**Directive**
Starting at the line containing "What bpy script", copy each line exactly, ending with the line containing "SOCKET_ROOF = 0.025". Leave out everything else.
* * * * * * *
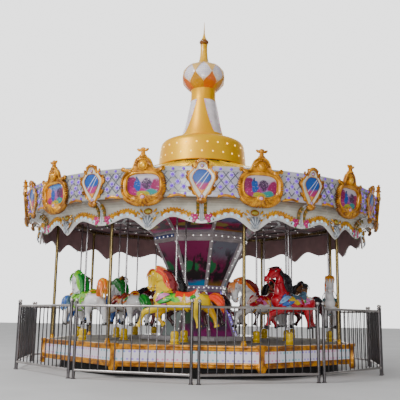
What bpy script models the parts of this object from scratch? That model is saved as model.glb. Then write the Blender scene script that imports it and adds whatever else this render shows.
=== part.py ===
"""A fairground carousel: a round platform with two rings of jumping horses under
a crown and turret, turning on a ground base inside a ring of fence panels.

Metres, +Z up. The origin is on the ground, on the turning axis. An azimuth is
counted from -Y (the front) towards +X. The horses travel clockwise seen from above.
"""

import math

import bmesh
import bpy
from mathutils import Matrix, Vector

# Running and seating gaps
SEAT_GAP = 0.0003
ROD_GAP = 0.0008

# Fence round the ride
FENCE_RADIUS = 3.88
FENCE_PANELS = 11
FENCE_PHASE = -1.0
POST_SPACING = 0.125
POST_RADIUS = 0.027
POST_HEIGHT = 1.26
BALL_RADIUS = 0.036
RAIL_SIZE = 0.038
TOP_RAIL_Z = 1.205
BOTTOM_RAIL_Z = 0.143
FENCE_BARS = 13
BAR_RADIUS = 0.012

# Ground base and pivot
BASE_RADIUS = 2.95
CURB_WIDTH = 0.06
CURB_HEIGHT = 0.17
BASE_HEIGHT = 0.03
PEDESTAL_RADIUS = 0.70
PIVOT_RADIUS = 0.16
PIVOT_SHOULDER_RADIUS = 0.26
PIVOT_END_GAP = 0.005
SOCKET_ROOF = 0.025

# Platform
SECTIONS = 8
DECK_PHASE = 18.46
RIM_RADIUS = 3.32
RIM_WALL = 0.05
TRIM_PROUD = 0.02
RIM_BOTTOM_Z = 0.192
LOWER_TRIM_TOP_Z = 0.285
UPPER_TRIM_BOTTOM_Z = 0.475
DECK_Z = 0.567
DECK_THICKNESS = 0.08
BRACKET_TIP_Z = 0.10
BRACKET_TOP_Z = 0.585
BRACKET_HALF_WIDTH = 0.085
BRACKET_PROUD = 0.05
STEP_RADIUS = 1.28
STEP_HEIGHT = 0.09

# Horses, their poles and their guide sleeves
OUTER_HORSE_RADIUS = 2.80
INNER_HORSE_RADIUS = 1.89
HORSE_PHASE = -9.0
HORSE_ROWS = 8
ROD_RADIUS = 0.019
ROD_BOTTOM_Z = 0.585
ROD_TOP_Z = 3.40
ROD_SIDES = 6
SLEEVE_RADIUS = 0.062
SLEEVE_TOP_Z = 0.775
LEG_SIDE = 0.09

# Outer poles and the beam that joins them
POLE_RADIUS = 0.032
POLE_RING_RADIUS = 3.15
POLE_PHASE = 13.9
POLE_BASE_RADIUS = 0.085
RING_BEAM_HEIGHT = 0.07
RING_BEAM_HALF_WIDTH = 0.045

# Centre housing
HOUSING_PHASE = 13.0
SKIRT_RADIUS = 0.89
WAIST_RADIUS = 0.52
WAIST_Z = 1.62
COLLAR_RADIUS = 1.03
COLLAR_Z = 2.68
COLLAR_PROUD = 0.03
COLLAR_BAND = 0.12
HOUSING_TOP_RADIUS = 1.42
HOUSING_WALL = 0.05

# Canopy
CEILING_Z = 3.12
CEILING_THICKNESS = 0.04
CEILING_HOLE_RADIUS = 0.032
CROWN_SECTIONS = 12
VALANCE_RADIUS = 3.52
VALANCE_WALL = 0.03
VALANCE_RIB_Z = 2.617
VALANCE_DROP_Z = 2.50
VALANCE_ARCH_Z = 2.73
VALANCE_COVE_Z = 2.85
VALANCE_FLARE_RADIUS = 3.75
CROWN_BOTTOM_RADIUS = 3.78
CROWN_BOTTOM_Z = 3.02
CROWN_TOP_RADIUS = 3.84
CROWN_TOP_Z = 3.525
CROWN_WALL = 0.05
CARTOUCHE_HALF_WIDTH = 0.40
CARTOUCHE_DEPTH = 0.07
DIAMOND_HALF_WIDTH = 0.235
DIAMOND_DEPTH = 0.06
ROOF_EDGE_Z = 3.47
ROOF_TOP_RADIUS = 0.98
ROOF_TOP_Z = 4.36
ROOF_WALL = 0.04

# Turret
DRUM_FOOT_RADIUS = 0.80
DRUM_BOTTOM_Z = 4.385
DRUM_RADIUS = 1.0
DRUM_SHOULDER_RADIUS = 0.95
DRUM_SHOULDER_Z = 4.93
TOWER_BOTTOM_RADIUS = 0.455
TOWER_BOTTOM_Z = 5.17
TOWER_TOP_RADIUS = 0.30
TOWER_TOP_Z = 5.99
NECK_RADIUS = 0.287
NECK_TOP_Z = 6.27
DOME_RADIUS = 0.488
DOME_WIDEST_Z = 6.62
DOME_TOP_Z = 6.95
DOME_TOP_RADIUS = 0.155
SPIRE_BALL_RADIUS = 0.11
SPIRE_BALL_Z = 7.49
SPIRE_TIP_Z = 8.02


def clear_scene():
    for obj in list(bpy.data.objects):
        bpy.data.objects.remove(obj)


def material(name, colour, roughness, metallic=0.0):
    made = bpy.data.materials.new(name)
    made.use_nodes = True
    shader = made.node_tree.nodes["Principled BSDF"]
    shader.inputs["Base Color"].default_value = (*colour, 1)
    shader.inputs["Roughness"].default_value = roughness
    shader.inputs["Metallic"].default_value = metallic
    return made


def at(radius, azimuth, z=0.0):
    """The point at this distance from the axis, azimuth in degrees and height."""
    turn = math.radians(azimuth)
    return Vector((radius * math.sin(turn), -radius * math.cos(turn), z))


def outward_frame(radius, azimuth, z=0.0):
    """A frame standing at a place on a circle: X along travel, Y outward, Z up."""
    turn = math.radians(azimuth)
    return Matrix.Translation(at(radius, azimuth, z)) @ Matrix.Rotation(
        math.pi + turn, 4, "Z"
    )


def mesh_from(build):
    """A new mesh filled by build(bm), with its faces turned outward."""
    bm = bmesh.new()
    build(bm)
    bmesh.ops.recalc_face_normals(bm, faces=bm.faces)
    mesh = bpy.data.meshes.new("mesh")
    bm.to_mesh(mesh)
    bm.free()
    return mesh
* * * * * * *
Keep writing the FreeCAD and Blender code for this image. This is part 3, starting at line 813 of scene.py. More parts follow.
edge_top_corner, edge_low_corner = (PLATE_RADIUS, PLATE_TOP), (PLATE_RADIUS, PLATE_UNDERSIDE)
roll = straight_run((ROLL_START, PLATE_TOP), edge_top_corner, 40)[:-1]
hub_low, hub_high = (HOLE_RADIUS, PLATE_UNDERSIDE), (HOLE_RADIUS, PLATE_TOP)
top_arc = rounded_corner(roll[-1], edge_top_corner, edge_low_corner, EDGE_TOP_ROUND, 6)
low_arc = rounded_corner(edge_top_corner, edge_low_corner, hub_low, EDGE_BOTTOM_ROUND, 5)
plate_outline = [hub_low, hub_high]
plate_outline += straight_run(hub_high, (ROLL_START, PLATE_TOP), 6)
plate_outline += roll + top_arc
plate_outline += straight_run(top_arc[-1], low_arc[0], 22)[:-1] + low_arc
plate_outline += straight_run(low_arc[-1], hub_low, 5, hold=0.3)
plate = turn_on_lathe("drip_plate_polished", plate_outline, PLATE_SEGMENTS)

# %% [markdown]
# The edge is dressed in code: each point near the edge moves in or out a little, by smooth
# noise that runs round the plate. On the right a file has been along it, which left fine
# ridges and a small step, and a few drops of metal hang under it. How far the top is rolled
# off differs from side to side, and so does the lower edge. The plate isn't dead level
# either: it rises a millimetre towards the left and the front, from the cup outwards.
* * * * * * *
**Complete response**
What bpy script models the parts of this object from scratch? That model is saved as model.glb. Then write the Blender scene script that imports it and adds whatever else this render shows.
=== part.py ===
"""A fairground carousel: a round platform with two rings of jumping horses under
a crown and turret, turning on a ground base inside a ring of fence panels.

Metres, +Z up. The origin is on the ground, on the turning axis. An azimuth is
counted from -Y (the front) towards +X. The horses travel clockwise seen from above.
"""

import math

import bmesh
import bpy
from mathutils import Matrix, Vector

# Running and seating gaps
SEAT_GAP = 0.0003
ROD_GAP = 0.0008

# Fence round the ride
FENCE_RADIUS = 3.88
FENCE_PANELS = 11
FENCE_PHASE = -1.0
POST_SPACING = 0.125
POST_RADIUS = 0.027
POST_HEIGHT = 1.26
BALL_RADIUS = 0.036
RAIL_SIZE = 0.038
TOP_RAIL_Z = 1.205
BOTTOM_RAIL_Z = 0.143
FENCE_BARS = 13
BAR_RADIUS = 0.012

# Ground base and pivot
BASE_RADIUS = 2.95
CURB_WIDTH = 0.06
CURB_HEIGHT = 0.17
BASE_HEIGHT = 0.03
PEDESTAL_RADIUS = 0.70
PIVOT_RADIUS = 0.16
PIVOT_SHOULDER_RADIUS = 0.26
PIVOT_END_GAP = 0.005
SOCKET_ROOF = 0.025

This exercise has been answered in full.